Murders rose by almost 30 percent nationwide in 2020 amid the COVID-19 pandemic, a tumultuous presidential election and pushback against police-related killings of Black people, according to data gathered by the FBI for its annual Uniform Crime Report, reports The New York Times.
The Times said it appeared to be the biggest spike in murder since national record-keeping began in 1960.
Data indicates that murders continue to rise in 2021, although at a slower rate, and that the national rate – murders per 100,000 – remains below its levels in the early 1990s. The 29 percent rise in murders in 2020 was the biggest since the FBI started collecting crime records in 1960, according to the Times.
The FBI date also says:
- The previous largest one-year increase in murders nationwide was 12.7 percent in 1968.
- 77 percent of murders in 2020 were committed with a firearm, up from 67 percent a decade ago. That's the highest share ever reported, the Times said.

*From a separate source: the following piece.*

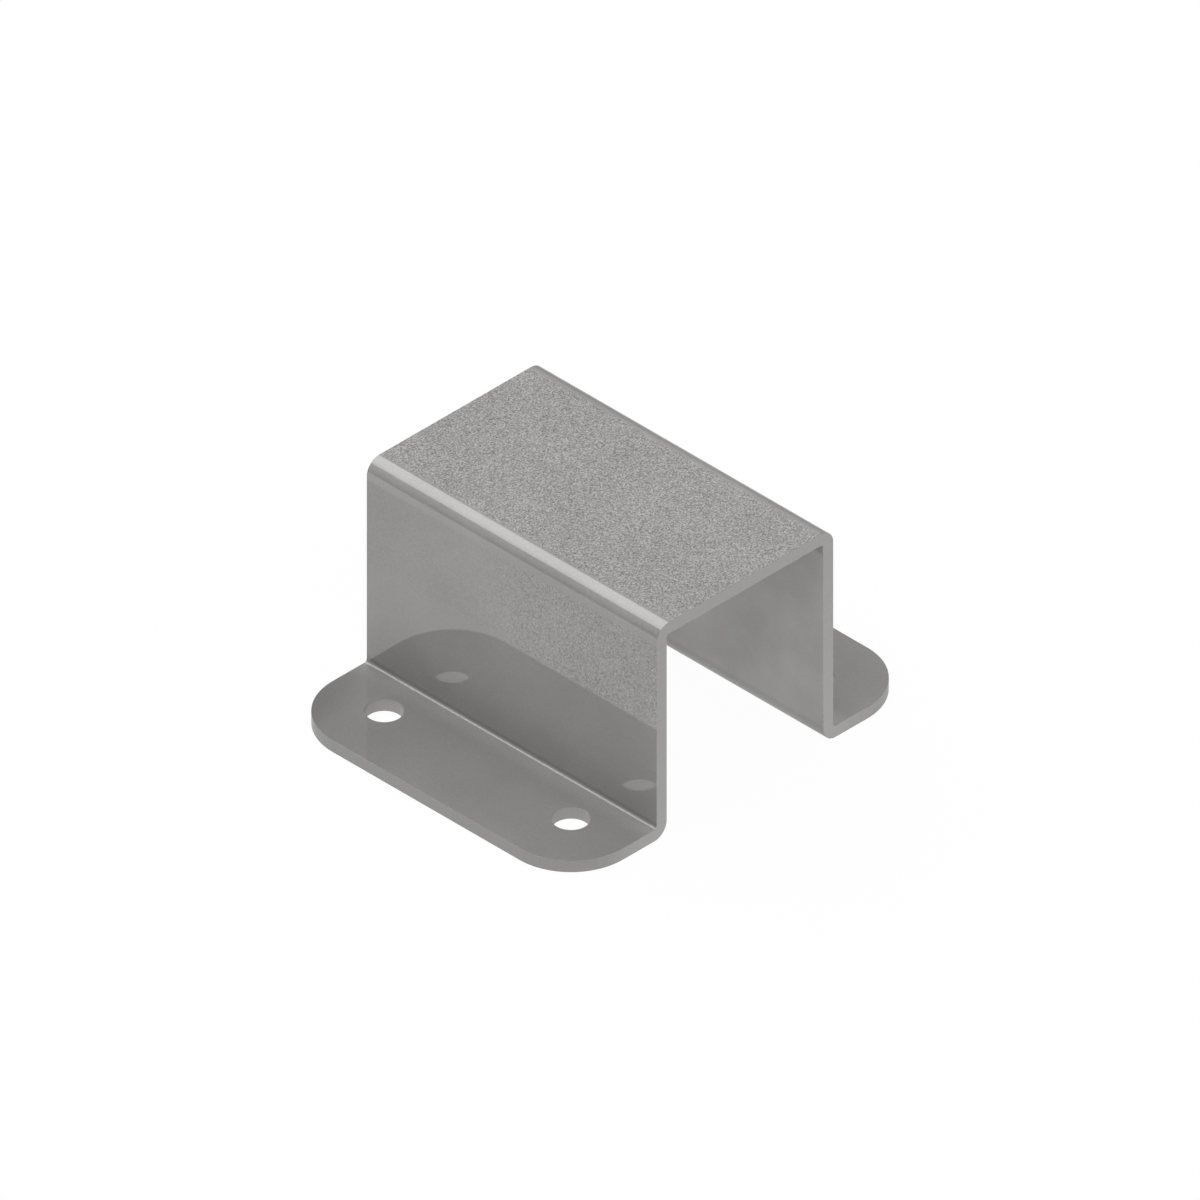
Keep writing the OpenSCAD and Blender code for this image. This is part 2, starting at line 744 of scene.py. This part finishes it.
@dataclass(frozen=True)
class SatinSteel:
    """Bare rolled sheet steel: a matt metal with a fine grain under a thin glassy skin of oxide,
    whose colour also carries painted shade and painted light part by part.

    Attributes:
        colour: the steel's own colour.
        roughness: of the steel under its skin.
        foot_painted_shade: painted shade that darkens the feet against the top and the walls, for
            the wall's shade on them.
        rim_painted_shade: painted shade that darkens the feet towards their outer edges against the
            rest of the feet.
        root_tone: painted light that brightens a foot beside its bend against the rest of the foot.
        crease_painted_shade: painted shade, a dark line where a wall runs into its foot's bend.
        back_painted_shade: painted shade that darkens the back ends of the walls against their
            middle.
        corner_painted_shade: painted shade that darkens the feet's rounded corners at the back
            against their middle.
        end_painted_shade: painted shade that darkens the feet's back ends against the rest of them.
        high_painted_shade: painted shade that darkens the walls' upper parts outside.
        low_painted_shade: painted shade that darkens the walls low down, above the feet.
        under_painted_shade: painted shade that darkens the feet's underside and the bends that lead
            to it.
        inner_painted_light: painted light that brightens the sheet's inner face against its outer
            one.
        cut_tone: brightness of the cut faces.
        edge_painted_shade: painted shade that darkens the cut faces at the feet's outer edges
            against the other ones.
        skin_weight: how much of the surface the skin covers.
        skin_roughness: of the skin's surface.
        skin_index: the skin's refractive index.
        grain_size: width of one grain.
        top_grain: how far the grain varies the colour on the top.
        wall_grain: how far it varies the colour at the front ends of the walls.
        panel_grain: how far it varies the colour elsewhere.
        skin_grain: how far it thins and thickens the skin at the front ends of the walls.
        grain_depth: height of the grain's relief.
        cloud_size: width of the faint clouds left by rolling.
        cloud_depth: how far the clouds vary the colour.
        inner_clouds: how much stronger they are on the sheet's inner face.
        stria_size: width of the fine lines that the cutting left on the edges.
        stria_run: how fast they change through the sheet, as a share of how fast along the edge.
        stria_depth: how far these lines vary the colour.
    """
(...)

- Louisiana had the highest murder rate for the 32nd straight year.
- Overall major crimes fell about 4-5 percent while there was a roughly 5 percent increase in violent crime.
- Murder rose over 35 percent in cities with populations over 250,000, over 40 percent in cities 100,000 to 250,000 and around 25 percent in cities under 250,000.
- Murder was up at least 20 percent in every region of the country and in counties carried by President Joe Biden and former President Donald Trump.
- A total of 21,500 people were murdered in 2020, 5,000 more than in 2019.
The 2020 murder surge “is the largest increase in violence we’ve seen since 1960, when we started collecting formal crime statistics,” John Roman, a criminal justice expert at NORC at the University of Chicago, told Vox in late March. “We’ve never seen a year-over-year increase even approaching this magnitude.”
A separate report published by the Council on Criminal Justice found a 30 percent increase in homicide rates in 2020 that included more mass shootings.